[SUPPLIED MATERIAL start]
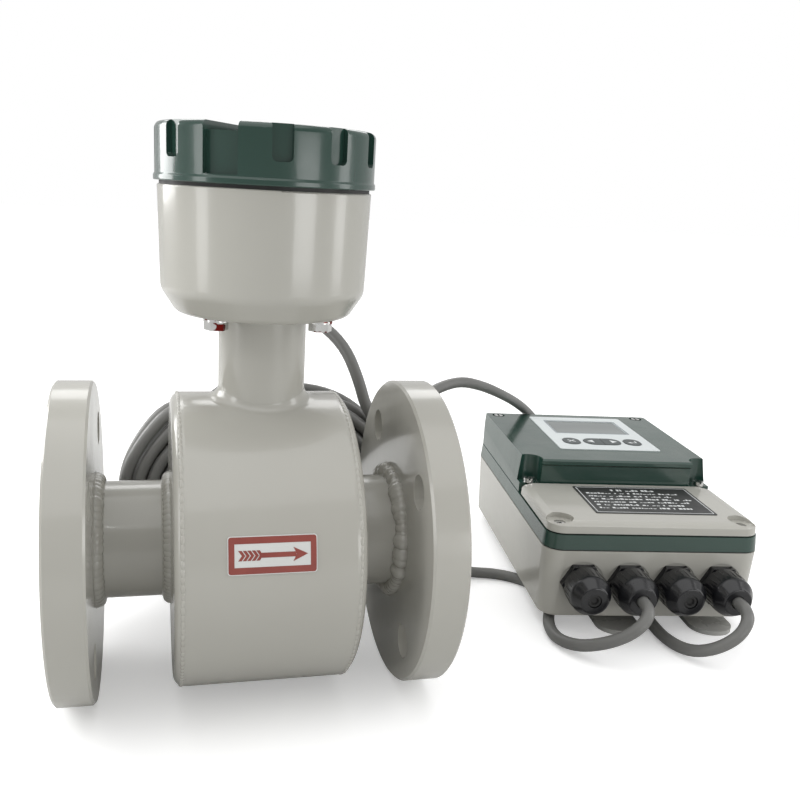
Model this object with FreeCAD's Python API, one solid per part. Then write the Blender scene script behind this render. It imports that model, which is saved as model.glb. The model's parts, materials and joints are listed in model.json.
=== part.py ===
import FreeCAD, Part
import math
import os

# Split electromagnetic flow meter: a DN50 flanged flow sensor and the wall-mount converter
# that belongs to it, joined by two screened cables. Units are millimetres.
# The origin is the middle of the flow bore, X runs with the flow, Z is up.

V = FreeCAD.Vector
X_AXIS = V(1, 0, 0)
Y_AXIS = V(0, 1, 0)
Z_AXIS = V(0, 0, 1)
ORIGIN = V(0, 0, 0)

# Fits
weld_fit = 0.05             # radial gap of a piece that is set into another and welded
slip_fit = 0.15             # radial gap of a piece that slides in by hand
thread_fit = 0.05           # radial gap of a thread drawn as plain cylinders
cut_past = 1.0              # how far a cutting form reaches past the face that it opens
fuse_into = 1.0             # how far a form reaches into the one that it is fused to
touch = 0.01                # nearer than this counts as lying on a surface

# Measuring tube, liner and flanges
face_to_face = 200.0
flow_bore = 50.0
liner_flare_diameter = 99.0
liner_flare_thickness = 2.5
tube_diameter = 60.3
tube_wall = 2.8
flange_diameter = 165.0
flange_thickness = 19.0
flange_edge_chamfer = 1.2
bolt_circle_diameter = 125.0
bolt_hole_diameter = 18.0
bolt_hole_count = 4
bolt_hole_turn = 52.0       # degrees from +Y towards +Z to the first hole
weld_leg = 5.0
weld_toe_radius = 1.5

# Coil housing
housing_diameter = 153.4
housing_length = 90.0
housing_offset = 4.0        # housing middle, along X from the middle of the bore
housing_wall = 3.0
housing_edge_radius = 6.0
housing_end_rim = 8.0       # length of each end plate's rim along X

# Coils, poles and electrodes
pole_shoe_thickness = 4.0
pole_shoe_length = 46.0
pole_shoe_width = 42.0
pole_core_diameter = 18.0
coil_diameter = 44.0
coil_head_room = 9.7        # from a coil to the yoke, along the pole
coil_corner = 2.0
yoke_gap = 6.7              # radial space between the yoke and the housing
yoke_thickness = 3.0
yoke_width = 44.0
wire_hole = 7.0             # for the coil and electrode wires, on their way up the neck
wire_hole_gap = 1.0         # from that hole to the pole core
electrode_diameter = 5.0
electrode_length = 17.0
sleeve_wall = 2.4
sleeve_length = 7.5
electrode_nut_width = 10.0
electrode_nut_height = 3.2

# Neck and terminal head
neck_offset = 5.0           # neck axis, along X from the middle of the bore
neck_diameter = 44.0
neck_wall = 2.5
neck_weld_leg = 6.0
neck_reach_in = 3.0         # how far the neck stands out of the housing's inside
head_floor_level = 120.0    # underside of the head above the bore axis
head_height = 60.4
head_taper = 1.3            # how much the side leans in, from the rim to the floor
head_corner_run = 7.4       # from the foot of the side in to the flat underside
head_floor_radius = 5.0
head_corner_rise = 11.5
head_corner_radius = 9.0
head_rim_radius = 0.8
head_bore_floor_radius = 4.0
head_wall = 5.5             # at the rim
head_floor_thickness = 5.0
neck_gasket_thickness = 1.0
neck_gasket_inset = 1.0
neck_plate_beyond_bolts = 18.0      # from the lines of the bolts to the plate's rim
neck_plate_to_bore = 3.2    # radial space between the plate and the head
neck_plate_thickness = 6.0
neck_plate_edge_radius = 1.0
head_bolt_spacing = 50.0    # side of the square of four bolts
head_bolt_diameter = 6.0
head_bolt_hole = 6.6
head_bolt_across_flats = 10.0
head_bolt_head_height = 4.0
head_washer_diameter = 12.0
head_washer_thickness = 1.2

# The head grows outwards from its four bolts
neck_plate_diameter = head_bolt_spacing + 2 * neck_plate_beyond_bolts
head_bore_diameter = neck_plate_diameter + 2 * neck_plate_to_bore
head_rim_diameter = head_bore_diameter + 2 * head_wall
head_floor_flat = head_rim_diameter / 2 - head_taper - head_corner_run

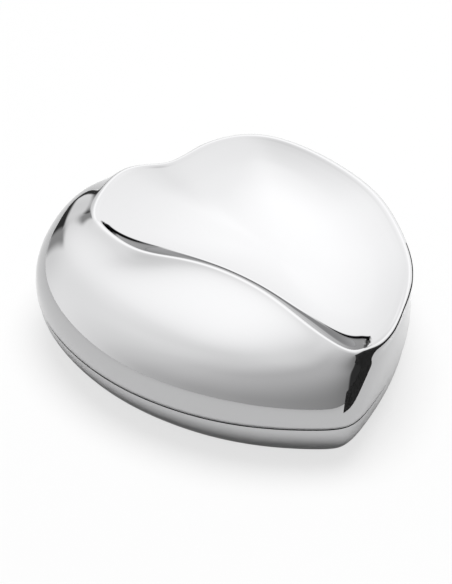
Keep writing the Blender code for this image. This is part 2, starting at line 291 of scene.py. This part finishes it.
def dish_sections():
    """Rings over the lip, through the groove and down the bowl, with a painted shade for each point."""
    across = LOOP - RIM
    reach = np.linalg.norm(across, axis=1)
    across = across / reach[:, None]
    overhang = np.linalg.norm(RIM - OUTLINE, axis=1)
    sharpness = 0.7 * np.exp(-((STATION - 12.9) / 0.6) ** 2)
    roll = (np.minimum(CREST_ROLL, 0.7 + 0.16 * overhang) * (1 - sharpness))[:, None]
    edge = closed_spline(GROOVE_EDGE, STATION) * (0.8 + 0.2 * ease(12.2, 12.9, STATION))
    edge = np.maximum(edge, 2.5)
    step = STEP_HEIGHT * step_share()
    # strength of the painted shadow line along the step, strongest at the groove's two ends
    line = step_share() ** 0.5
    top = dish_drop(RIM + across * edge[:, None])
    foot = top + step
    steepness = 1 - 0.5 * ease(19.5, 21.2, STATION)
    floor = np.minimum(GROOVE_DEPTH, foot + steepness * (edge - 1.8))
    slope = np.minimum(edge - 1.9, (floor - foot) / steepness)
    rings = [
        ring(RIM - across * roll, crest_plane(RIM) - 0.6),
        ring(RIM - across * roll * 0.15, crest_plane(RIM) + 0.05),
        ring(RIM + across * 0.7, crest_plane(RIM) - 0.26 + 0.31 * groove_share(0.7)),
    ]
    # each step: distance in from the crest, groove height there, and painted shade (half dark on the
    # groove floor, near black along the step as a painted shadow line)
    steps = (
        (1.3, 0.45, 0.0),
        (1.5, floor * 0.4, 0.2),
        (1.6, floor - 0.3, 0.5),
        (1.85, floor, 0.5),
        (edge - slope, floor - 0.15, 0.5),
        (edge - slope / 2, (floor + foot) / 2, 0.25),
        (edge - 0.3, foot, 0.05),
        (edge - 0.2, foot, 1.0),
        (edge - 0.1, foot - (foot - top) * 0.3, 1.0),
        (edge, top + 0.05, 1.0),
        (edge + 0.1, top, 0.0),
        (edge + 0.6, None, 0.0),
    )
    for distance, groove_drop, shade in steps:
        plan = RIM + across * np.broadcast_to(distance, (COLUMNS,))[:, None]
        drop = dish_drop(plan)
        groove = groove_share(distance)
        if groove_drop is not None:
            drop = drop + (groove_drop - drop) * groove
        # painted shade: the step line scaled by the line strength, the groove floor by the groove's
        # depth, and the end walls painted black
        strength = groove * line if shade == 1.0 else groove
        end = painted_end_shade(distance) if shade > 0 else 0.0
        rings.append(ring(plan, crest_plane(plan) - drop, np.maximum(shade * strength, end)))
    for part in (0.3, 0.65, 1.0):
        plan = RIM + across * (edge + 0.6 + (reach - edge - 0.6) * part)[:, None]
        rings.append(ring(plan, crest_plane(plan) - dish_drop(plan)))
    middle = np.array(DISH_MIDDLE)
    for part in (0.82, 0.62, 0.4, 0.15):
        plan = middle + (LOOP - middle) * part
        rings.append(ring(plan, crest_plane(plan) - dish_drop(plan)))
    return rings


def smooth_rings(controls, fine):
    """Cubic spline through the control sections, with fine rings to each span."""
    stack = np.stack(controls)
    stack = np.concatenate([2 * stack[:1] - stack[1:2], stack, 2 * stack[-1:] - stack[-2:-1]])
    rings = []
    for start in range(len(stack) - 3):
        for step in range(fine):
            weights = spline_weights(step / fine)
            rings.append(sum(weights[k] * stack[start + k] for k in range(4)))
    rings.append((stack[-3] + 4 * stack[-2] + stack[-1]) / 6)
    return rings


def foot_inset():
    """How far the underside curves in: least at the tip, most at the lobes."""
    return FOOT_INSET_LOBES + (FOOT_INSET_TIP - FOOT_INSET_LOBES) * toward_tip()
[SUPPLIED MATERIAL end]
Exactly as they stand, please print the lines from the first line of the records above down to the line that includes "ORIGIN = V(0, 0, 0)", both of those included and no others.

ANSWER →
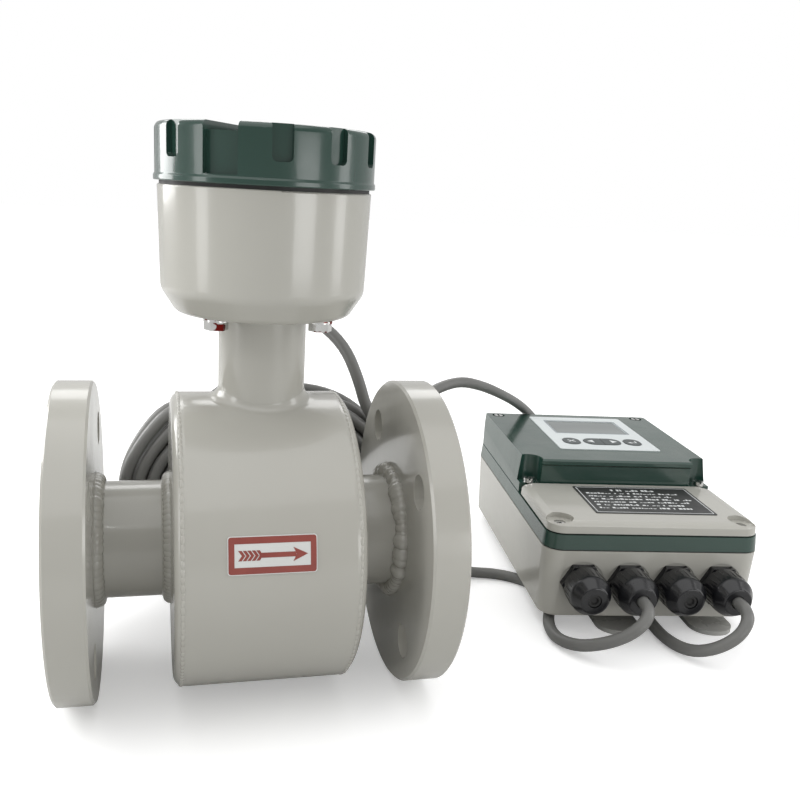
Model this object with FreeCAD's Python API, one solid per part. Then write the Blender scene script behind this render. It imports that model, which is saved as model.glb. The model's parts, materials and joints are listed in model.json.
=== part.py ===
import FreeCAD, Part
import math
import os

# Split electromagnetic flow meter: a DN50 flanged flow sensor and the wall-mount converter
# that belongs to it, joined by two screened cables. Units are millimetres.
# The origin is the middle of the flow bore, X runs with the flow, Z is up.

V = FreeCAD.Vector
X_AXIS = V(1, 0, 0)
Y_AXIS = V(0, 1, 0)
Z_AXIS = V(0, 0, 1)
ORIGIN = V(0, 0, 0)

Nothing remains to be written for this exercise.